Trump tech crackdown on China less restrictive than expected … CNBC
Trump’s tech crackdown on China less restrictive than expected
Jeff Cox | CNBC.com staff
The White House won’t be looking to block companies with 25 percent or more of Chinese ownership from buying certain U.S. tech-related companies.
Instead, the government will rely on the newly strengthened Committee on Foreign Investment in the United States to deal with concerns about foreign purchase of sensitive
domestic technologies, a senior administration official said Wednesday.
The issue has stirred controversy this week following news reports Monday that President Donald Trump was looking to step up efforts to safeguard U.S. technology. The administration has sought to stop China from
stealing intellectual property, and intends to institute a series of tariffs while the issue is addressed.
Markets had worried that the U.S. was going to institute sweeping bans that might stifle investment and escalate a global trade war.
Stock futures, which previously indicated a lower open on Wall Street, turned positive as the news broke.
The Senate on Tuesday overwhelmingly adopted changes to CFIUS operates, beefing up the committee’s authority to assess threats against U.S. business, with tech a focus.

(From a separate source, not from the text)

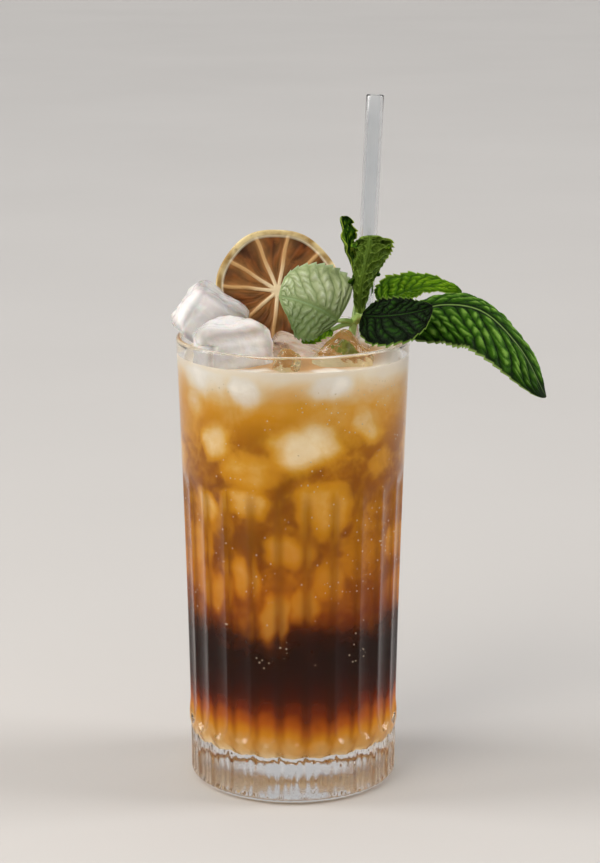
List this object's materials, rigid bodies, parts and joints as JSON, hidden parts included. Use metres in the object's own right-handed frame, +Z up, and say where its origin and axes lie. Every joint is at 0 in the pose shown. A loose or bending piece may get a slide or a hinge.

“We considered a number of different mechanisms for addressing the concerns articulated regarding the acquisitions of sensitive technologies that may threaten U.S. national security, national interests,” the official
said. “In the end the president and his advisers settled on the idea that we have a strong and effective mechanism through the CFIUS process.. and that is a mechanism that can be used in the flexible and aggressive way to combat the practices that are troubling
to the president.”
In a statement, Trump said the upgraded CFIUS “will enhance our ability to protect the United States from new and evolving threats posed by foreign investment while also sustaining the strong, open investment
environment to which our country is committed and which benefits our economy and our people.”
“I have concluded that such legislation will provide additional tools to combat the predatory investment practices that threaten our critical technology leadership, national security, and future economic prosperity,”
In addition to the committee’s involvement, Commerce Secretary Wilbur Ross also will be involved in examining export controls.
The move comes as the U.S. has gotten involved in a series of trade skirmishes as tariffs are readied for July 6 implementation. Treasury Secretary Steven Mnuchin is overseeing the process.
Mnuchin said the decision to rely on the committee came late Tuesday and was unanimous. Multiple reports indicated that the issue over how to regulate foreign investment in U.S. companies generated deep division
in the White House, particularly between Mnuchin and Peter Navarro, a top economic advisor to Trump.